Plus on est de fous, plus on rit. Le championnat d’Europe 2016 sera l’occasion de vérifier si l’adage vaut aussi pour le football, puisque le tournoi continental dont France-Roumanie va donner le coup d’envoi, vendredi 10 juin au Stade de France, sera le premier à 24 équipes. Soit 8 de plus que depuis 1996 (et 16 qu’entre 1980 et 1992, et même 20 de mieux qu’entre 1960 et 1976…).
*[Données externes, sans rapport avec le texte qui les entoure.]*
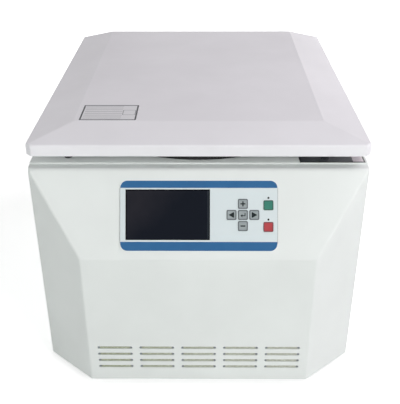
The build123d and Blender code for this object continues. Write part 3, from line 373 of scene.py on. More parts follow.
def makeSlopePoint():
    # coordinates on the control panel's slope: X across, Y up the slope, Z out of it
    tree, given, out = newGroup(
        "slopePoint", {"Middle": (vectorSocket, (0, 0, 0)), "Tilt": (vectorSocket, (0, 0, 0))},
        {"X": floatSocket, "Y": floatSocket, "Z": floatSocket})
    placed = {"Vector": objectPoint(tree), "Location": given["Middle"], "Rotation": given["Tilt"]}
    turned = addNode(tree, "ShaderNodeMapping", placed, vector_type="TEXTURE")
    part = splitPoint(tree, turned.outputs[0])
    for axis in "XYZ":
        join(tree, out.inputs[axis], part[axis])
    return tree


powderCoat = makePowderCoat()
edgeWear = makeEdgeWear()
settledDust = makeSettledDust()
smudges = makeSmudges()
turnedGrain = makeTurnedGrain()
brushedGrain = makeBrushedGrain()
mouldGrain = makeMouldGrain()
slopePoint = makeSlopePoint()
print("surface effects made")


# The control panel's own plane, found from the facia


def findSlope():
    facia = nodes["keypad_facia"].data
    outward = Vector((0, 0, 0))
    for face in facia.polygons:
        if face.normal.y < -0.5 and face.normal.z > 0.3:
            outward += face.normal * face.area
    outward.normalize()
    across = Vector((1, 0, 0))
    up = outward.cross(across).normalized()
    spots = [v.co for v in facia.vertices]
    lowest = min(spot.dot(outward) for spot in spots)
    middles = [(min(s.dot(d) for s in spots) + max(s.dot(d) for s in spots)) / 2 for d in (across, up)]
    middle = across * middles[0] + up * middles[1] + outward * lowest
    return {"middle": middle, "across": across, "up": up, "out": outward, "tilt": math.atan2(up.z, up.y)}


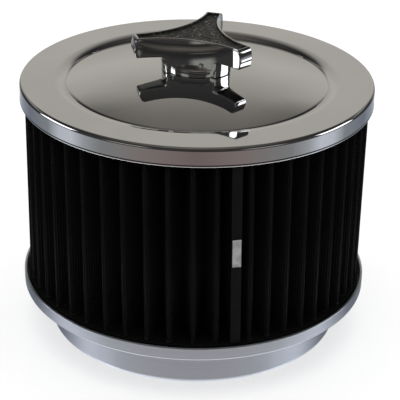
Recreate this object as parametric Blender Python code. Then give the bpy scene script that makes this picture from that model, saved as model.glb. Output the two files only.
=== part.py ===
"""Round carburettor air cleaner.

A turned base with a neck collar, a pleated gauze element, a domed chrome lid and a
three-arm knob on a threaded centre stud.

Frame: metres, +Z up along the stud, z = 0 on the bottom rim of the neck collar.
All dimensions below are in millimetres and are scaled by MM when vertices are made.
"""

import math

import bmesh
import bpy

MM = 0.001
TURN_SEGMENTS = 48          # facets around the large turned pieces
SMALL_SEGMENTS = 24         # facets around the stud, the insert and the washer
FIT_GAP = 0.3               # clearance between pieces that touch

# Neck collar: fits over a 5-1/8 in air horn
NECK_BORE_R = 65.09
NECK_OUTER_R = 70.0
NECK_HEIGHT = 20.0
NECK_LEDGE_Z = 14.8         # underside of the inner ledge that meets the gasket
NECK_LEDGE_R = 59.0
NECK_SPIGOT_R = 63.6        # spigot that rises through the tray's floor
NECK_SPIGOT_WALL = 1.6
NECK_SPIGOT_TOP = 24.0
NECK_RIM_RADIUS = 1.6       # rounding of the rim's outer edge
NECK_BORE_CHAMFER = 0.8

# Neck gasket
GASKET_INNER_R = 59.8
GASKET_THICKNESS = 1.5

# Base tray
TRAY_OUTER_R = 83.0
TRAY_WALL = 1.4
TRAY_FLOOR_THICKNESS = 1.6
TRAY_BOTTOM = NECK_HEIGHT + FIT_GAP
TRAY_TOP = 26.6
TRAY_LOWER_CHAMFER = 0.8
TRAY_LIP_CHAMFER = 0.4

# Element
PLEATS = 52
PLEAT_OUTER_R = 80.4
PLEAT_INNER_R = 66.0
PLEAT_TIP_HALF_WIDTH = 2.2
PLEAT_NARROWING = 0.75      # how much a tip's half width shrinks for each unit of depth
MESH_THICKNESS = 0.35
MEDIA_THICKNESS = 1.2
SEAL_OUTER_R = 81.0
SEAL_CHAMFER = 0.6
SEAL_INNER_R = 66.2
BOTTOM_SEAL_HEIGHT = 5.2
TOP_SEAL_BOTTOM = 117.5
TOP_SEAL_TOP = 122.4

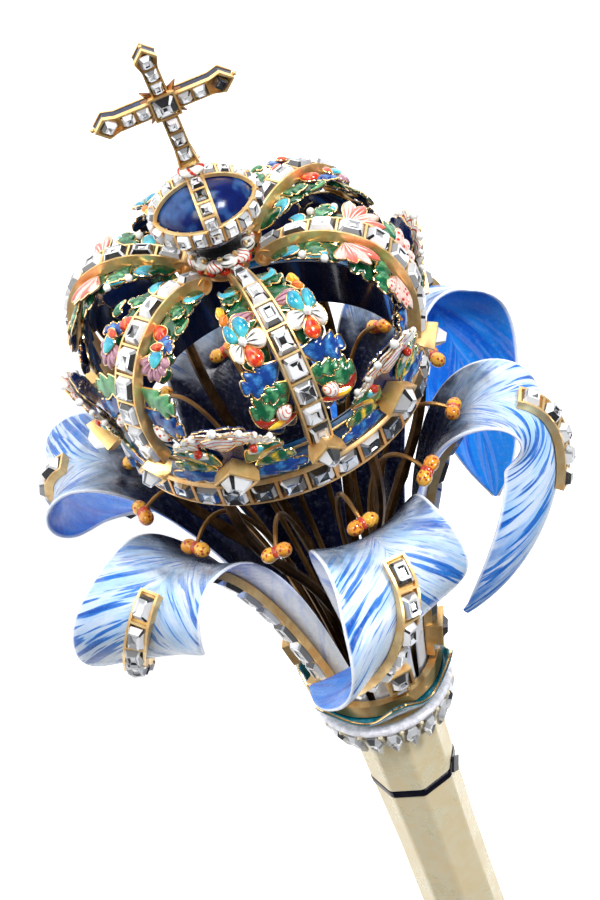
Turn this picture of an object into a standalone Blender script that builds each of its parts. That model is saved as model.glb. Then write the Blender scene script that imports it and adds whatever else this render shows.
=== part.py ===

Si l’absence des Pays-Bas reste la seule surprise de ce gros tableau final, il est assez logique d’y voir se glisser cinq petits nouveaux : l’Albanie, l’Irlande du Nord, l’Islande, le Pays de Galles et la Slovaquie. Autre conséquence de cet Euro portes ouvertes, l’apparition d’un match de plus, un huitième de finale. Ce qui va forcément amoindrir un peu le suspense lors des matchs de groupes, puisque les deux premiers seront qualifiés, ainsi que les quatre meilleurs troisièmes de chaque groupe. C’est-à-dire 16 équipes. En fait, l’Euro 2016, c’est comme l’Euro 1996, mais en formule de Coupe, à élimination directe. L’écrivain italien Giuseppe Tomasi di Lampedusa avait raison, « il faut que tout change pour que rien ne change ».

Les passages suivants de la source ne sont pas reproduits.